5. Par ces constatations et considérations, le juge d'appel a décidé que la demanderesse, un intermédiaire ayant acquitté, pour le compte d'un particulier, le marchand de bétail, une taxe prélevée en violation du droit de l'Union au bénéfice de l'État, ne peut plus se retourner contre l'État lorsque la demanderesse est poursuivie en justice par le marchand de bétail en vue du remboursement de la taxe indûment perçue et que le délai spécifique de forclusion dans lequel la demanderesse peut engager une action personnelle en répétition contre l'État a expiré. Ainsi, les conséquences, imputables au défendeur, des paiements indus des taxes sont supportées uniquement par la demanderesse.
Ce faisant, le juge d'appel a violé le principe d'effectivité en vigueur dans le droit de l'Union européenne, tel qu'il est consacré par l'article 4, paragraphe 3, du Traité sur l'Union européenne.
Le moyen, en cette branche, est fondé.
Sur les autres griefs :
6. Les autres griefs ne sauraient entraîner une cassation plus étendue.
Par ces motifs,
La Cour
Casse l'arrêt attaqué en tant qu'il statue sur l'action en garantie formée par la demanderesse contre le défendeur et sur les dépens y afférents ;
Ordonne que mention du présent arrêt sera faite en marge de l'arrêt partiellement cassé ;
Réserve les dépens pour qu'il soit statué sur ceux-ci par le juge du fond ;
Renvoie la cause, ainsi limitée, devant la cour d'appel d'Anvers.
Ainsi jugé par la Cour de cassation, première chambre, à Bruxelles, où siégeaient le président de section Eric Dirix, président, le président de section Koen Mestdagh, les conseillers Geert Jocqué, Bart Wylleman et Koenraad Moens, et prononcé en audience publique du vingt février deux mille vingt par le président de section Eric Dirix, en présence du premier avocat général Ria Mortier, avec l'assistance du greffier Vanity Vanden Hende.
Traduction établie sous le contrôle du conseiller Michel Lemal et transcrite avec l'assistance du greffier Lutgarde Body.


Synthèse
Formation : Chambre 1n - eerste kamer
Numéro d'arrêt : C.18.0572.N
Date de la décision : 20/02/2020
Type d'affaire : Droit européen - Droit civil - Autres

Analyses

Le principe d'effectivité requiert qu'un intermédiaire qui a acquitté, pour le compte d'un particulier, une taxe prélevée en violation du droit de l'Union au bénéfice de l'État, doit encore pouvoir se retourner contre l'État lorsqu'il est poursuivi en justice par le particulier en vue du remboursement des cotisations perçues indûment et que le délai spécifique de forclusion dans lequel il peut engager une action personnelle en répétition contre l'État a expiré, dès lors que l'État doit supporter lui-même les conséquences, qui lui sont imputables, du paiement indu (1). (1) Voir les concl. du MP publiées à leur date dans AC.

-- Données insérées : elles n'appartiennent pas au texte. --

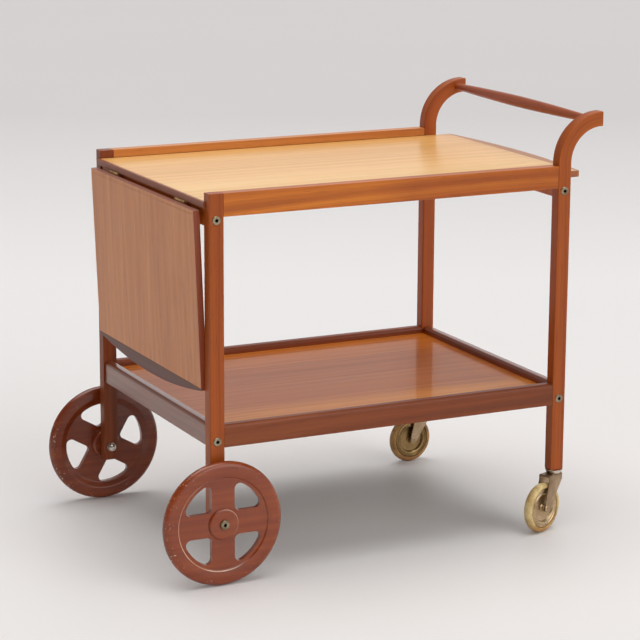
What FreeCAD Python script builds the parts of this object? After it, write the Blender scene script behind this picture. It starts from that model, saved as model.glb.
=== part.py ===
import FreeCAD, Part
import math
import os
import Sketcher

# A tea trolley: two side frames joined by bolted cross rails, a top that runs in grooves and carries a
# drop leaf, a lower shelf, two large wooden wheels and two swivel casters under the handle end.
# +X points to the handle, +Y away from the near side, +Z up; the floor is z = 0.

doc = FreeCAD.newDocument("tea_trolley")
dims = doc.addObject("Spreadsheet::Sheet", "dims")

SIZES = (
    # side frames
    ("frame_length", 680.0, "over the legs, along X"),
    ("frame_width", 503.0, "over the legs, along Y"),
    ("left_face", -324.5, "X of the left legs' end faces"),
    ("leg_wide", 25.5, "leg section along X"),
    ("leg_deep", 21.5, "leg and rail section along Y"),
    ("foot_below_axle", 24.0, "left legs below the large wheels' axles"),
    ("foot_above_tyre", 20.0, "handle legs above the caster tyres"),
    ("foot_chamfer", 2.0, "chamfer round the feet"),
    ("top_height", 653.0, "top of the side frames"),
    ("top_rail_tall", 38.5, "height of the upper side rails"),
    ("shelf_rail_low", 229.0, "underside of the lower rails"),
    ("shelf_rail_tall", 38.0, "height of the lower rails"),
    ("rail_round", 6.0, "rounding on the lower rails' tops"),
    ("cross_thick", 19.5, "thickness of the cross rails"),
    ("cross_inset", 3.0, "cross rails set back from the leg faces"),
    ("top_cross_tall", 30.7, "height of the upper cross rails"),
    # handle
    ("arm_radius", 86.0, "outer radius of the handle arms"),
    ("arm_rise", 4.0, "arms' centre of curvature above the side rails"),
    ("arm_past", 1.75, "arm ends beyond the centre of curvature"),
    ("bar_back", 16.5, "handle bar short of the centre of curvature"),
    ("bar_middle_radius", 10.3, "handle bar at its middle"),
    ("bar_shoulder_radius", 9.0, "handle bar where the taper starts"),
    ("bar_end_radius", 6.0, "handle bar at the arms"),
    ("bar_belly", 200.0, "length of the bar's curved middle"),
    ("tenon_radius", 4.0, "handle bar tenons"),
    ("tenon_long", 12.0, "handle bar tenons"),
    # sliding top
    ("board_thick", 11.0, "top and leaf"),
    ("board_drop", 14.0, "top's surface below the side rails' tops"),
    ("board_proud", 4.0, "top beyond the left legs"),
    ("board_past", 29.5, "top's corners beyond the handle legs"),
    ("board_bow", 18.0, "rise of the curved end"),
    ("lipping_least", 3.5, "curved lipping at its corners"),
    ("end_lipping", 5.0, "straight lipping at the leaf end"),
    ("groove_deep", 7.5, "groove for the runner strips"),
    ("groove_play", 0.2, "play above and below the runners"),
    ("side_play", 0.5, "play beside the top"),
    ("slide_gap", 0.3, "between the top and the cross rails"),
    ("top_travel", 150.0, "full travel of the top towards the handle"),
    ("stop_long", 16.0, "stop block along X"),
    ("stop_wide", 80.0, "stop block along Y"),
    ("stop_tall", 13.0, "stop block"),
    # drop leaf
    ("leaf_above_rail", 56.5, "hanging leaf's free corners above the lower rails"),
    ("leaf_play", 1.0, "leaf clear of the legs on each side"),
    ("leaf_bow", 21.0, "rise of the leaf's free edge"),
    ("leaf_lipping", 7.0, "lipping along the hinge edge"),
    ("leaf_degrees", 2.33, "angle that the hanging leaf leans in"),
    # hinges
    ("hinge_out", 2.3, "hinge axis beyond the top's end"),
    ("hinge_drop", 1.0, "hinge axis below the top's underside"),
    ("hinge_gap", 2.5, "hinge axis to the leaf's edge"),
    ("hinge_spread", 296.0, "between the hinges' middles"),
    ("hinge_long", 40.0, "length of a hinge"),
    ("knuckle_long", 14.0, "middle knuckle"),
    ("knuckle_radius", 2.2, "hinge knuckles"),
    ("knuckle_play", 0.2, "between knuckles"),
    ("plate_thick", 1.2, "hinge plates"),
    ("plate_wide", 20.0, "hinge plates from the axis"),
    ("pin_radius", 1.1, "hinge pins"),
    ("notch_play", 3.0, "cross rail notch beyond a hinge, each side"),
    ("notch_deep", 5.0, "cross rail notch under a hinge"),
    ("screw_radius", 1.4, "screw shanks"),
    ("screw_head", 2.6, "screw heads"),
    ("screw_long", 8.5, "hinge screws"),
    ("screw_back", 13.0, "hinge screws from the hinge axis"),
    ("screw_spread", 13.0, "between hinge screws"),
    # shelf
    ("shelf_thick", 9.0, "shelf panel"),
    ("shelf_drop", 12.0, "shelf surface below the lower rails' tops"),
    ("tongue_deep", 6.0, "shelf tongue in the rails"),
    ("tongue_thick", 5.0, "shelf tongue"),
    ("panel_play", 0.2, "play round the shelf and its tongue"),
    # bolts, nuts and dowels
    ("bolt_radius", 3.0, "frame bolts"),
    ("bolt_head_radius", 7.5, "frame bolt heads"),
    ("bolt_head_thick", 2.6, "frame bolt heads"),
    ("head_proud", 1.4, "bolt heads above the leg faces"),
    ("head_chamfer", 0.9, "chamfer round the bolt heads"),
    ("socket_radius", 2.9, "hexagon sockets, across corners / 2"),
    ("nut_radius", 5.0, "barrel nuts"),
    ("nut_long", 14.0, "barrel nuts"),
    ("nut_depth", 20.0, "barrel nuts from the rail ends"),
    ("bolt_past_nut", 7.0, "bolts beyond the nuts' middles"),
    ("top_bolt_drop", 43.5, "upper frame bolts below the side rails' tops"),
    ("shelf_bolt_rise", 11.0, "lower frame bolts above the rails' undersides"),
    ("dowel_radius", 3.0, "dowels"),
    ("dowel_in_leg", 8.0, "dowel in the leg"),
    ("dowel_in_rail", 18.0, "dowel in the rail"),
    ("dowel_edge", 6.8, "dowels from a rail's top and bottom"),
    ("dowel_setback", 9.0, "side rail dowels from the outer face"),
    ("cross_dowel_above", 10.5, "cross rail dowels above the bolts"),
    ("fit_gap", 0.05, "round a glued, threaded or turning pin"),
    ("hole_gap", 0.15, "round a bolt in its hole"),
    # large wheels
    ("wheel_radius", 106.0, "large wheels"),
    ("wheel_thick", 18.0, "wheel rim"),
    ("wheel_gap", 9.0, "between rim and leg"),
    ("web_thick", 9.0, "recessed web"),
    ("rim_wide", 25.5, "rim, from tread to recess"),
    ("rim_round", 8.0, "rounding of the tread's edges"),
    ("hub_radius", 26.7, "raised hub"),
    ("edge_round", 2.0, "rounding of the hub's edges and the recess's"),
    ("spoke_wide", 41.0, "spokes between the holes"),
    ("hole_reach", 74.0, "holes' outer radius"),
    ("hole_corner", 9.0, "holes' corner radius"),
    ("near_wheel_degrees", 0.0, "angle that the near wheel stands at"),
    ("far_wheel_degrees", 60.0, "angle that the far wheel stands at"),
    ("axle_radius", 4.0, "axle bolts"),
    ("axle_head_radius", 8.0, "axle bolt heads"),
    ("axle_head_thick", 3.6, "axle bolt heads"),
    ("sleeve_radius", 6.0, "sleeves that the wheels turn on"),
    ("wheel_play", 0.3, "end play of the wheels"),
    ("washer_radius", 10.5, "washers behind the hubs"),
    ("nut_washer_radius", 8.0, "washers under the dome nuts"),
    ("washer_thick", 1.2, "washers"),
    ("dome_corner_radius", 8.2, "dome nuts, across corners / 2"),
    ("dome_hex_tall", 4.5, "dome nuts' hexagon"),
    ("dome_radius", 7.0, "dome nuts' cap"),
    # casters
    ("caster_radius", 44.5, "caster tyres"),
    ("caster_trail", 32.0, "caster axle behind the stem"),
    ("near_caster_degrees", 21.0, "angle that the near caster trails at"),
    ("far_caster_degrees", 5.5, "angle that the far caster trails at"),
    ("tyre_wide", 16.0, "caster tyres"),
    ("tyre_crown", 5.0, "rise of the tread"),
    ("disc_radius", 35.0, "steel wheel discs"),
    ("disc_wide", 14.0, "disc's rim"),
    ("dish_radius", 24.0, "disc's dish"),
    ("dish_thick", 8.0, "disc at its dish"),
    ("dish_slope", 3.0, "between dish and rim"),
    ("disc_lip", 1.6, "disc's turned edge"),
    ("disc_hub_radius", 6.5, "disc's hub"),
    ("disc_hub_long", 18.0, "disc's hub"),
    ("caster_axle_radius", 3.0, "caster axles"),
    ("rivet_radius", 5.0, "caster axle ends"),
    ("rivet_thick", 1.5, "caster axle ends"),
    ("fork_inside", 20.0, "between the fork's cheeks"),
    ("cheek_thick", 2.0, "fork cheeks"),
    ("fork_front", 10.0, "fork ahead of the stem"),
    ("fork_back", 26.0, "fork behind the stem"),
    ("fork_end_radius", 7.0, "fork round the axle"),
    ("fork_shoulder", 11.0, "height of the fork's shoulders"),
    ("skirt_gap", 1.5, "fork's back skirt above the tyre"),
    ("crown_thick", 2.5, "fork's crown plate"),
    ("crown_gap", 6.5, "between crown and leg foot"),
    ("cap_radius", 15.0, "caps under the handle legs"),
    ("cap_wall", 1.8, "caps"),
    ("cap_tall", 6.0, "caps"),
    ("stem_radius", 4.0, "caster stems"),
    ("stem_long", 40.0, "caster sockets in the legs"),
    ("stem_head_radius", 6.5, "stems' riveted heads"),
    ("stem_head_thick", 2.4, "stems' riveted heads"),
    ("socket_wall", 1.5, "caster sockets"),
    ("race_radius", 10.5, "swivel race rings"),
    ("race_gap", 0.3, "above the race rings"),
)


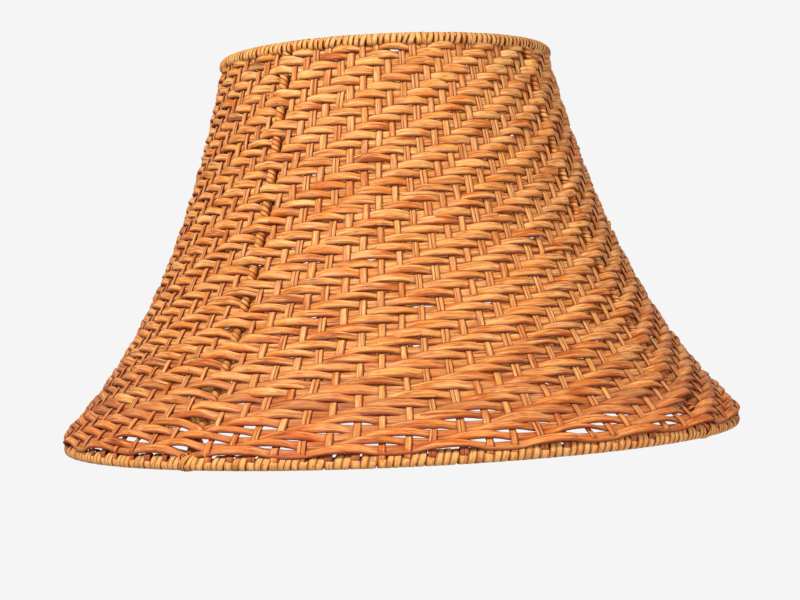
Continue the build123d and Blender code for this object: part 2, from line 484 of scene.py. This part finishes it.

UNION EUROPEENNE - DROIT MATERIEL - Principes - Principe d'effectivité - Taxe payée par un intermédiaire en qualité de particulier - Taxe contraire au droit de l'Union - Action en répétition contre l'Etat belge - Conditions - PRESCRIPTION - MATIERE CIVILE - Délais (Nature. Durée. Point de départ. Fin) - Taxe payée par un intermédiaire en qualité de particulier - Taxe contraire au droit de l'Union - Action en répétition contre l'Etat belge - Expiration du délai spécifique de forclusion - Conséquence - DEMANDE EN JUSTICE [notice1]


Références :

[notice1]

Traité ou Convention internationale - 13-12-2007 - Art. 4, al. 3 - 56 / Lien DB Justel 20071213-56


Composition du Tribunal
Président : DIRIX ERIC
Greffier : VANDEN HENDE VANITY
Ministère public : MORTIER RIA
Assesseurs : MESTDAGH KOEN, WYLLEMAN BART, MOENS KOENRAAD, JOCQUE GEERT

Origine de la décision
Date de l'import : 19/12/2022
Fonds documentaire ?: juportal.be
Identifiant URN:LEX : urn:lex;be;cour.cassation;arret;2020-02-20;c.18.0572.n ?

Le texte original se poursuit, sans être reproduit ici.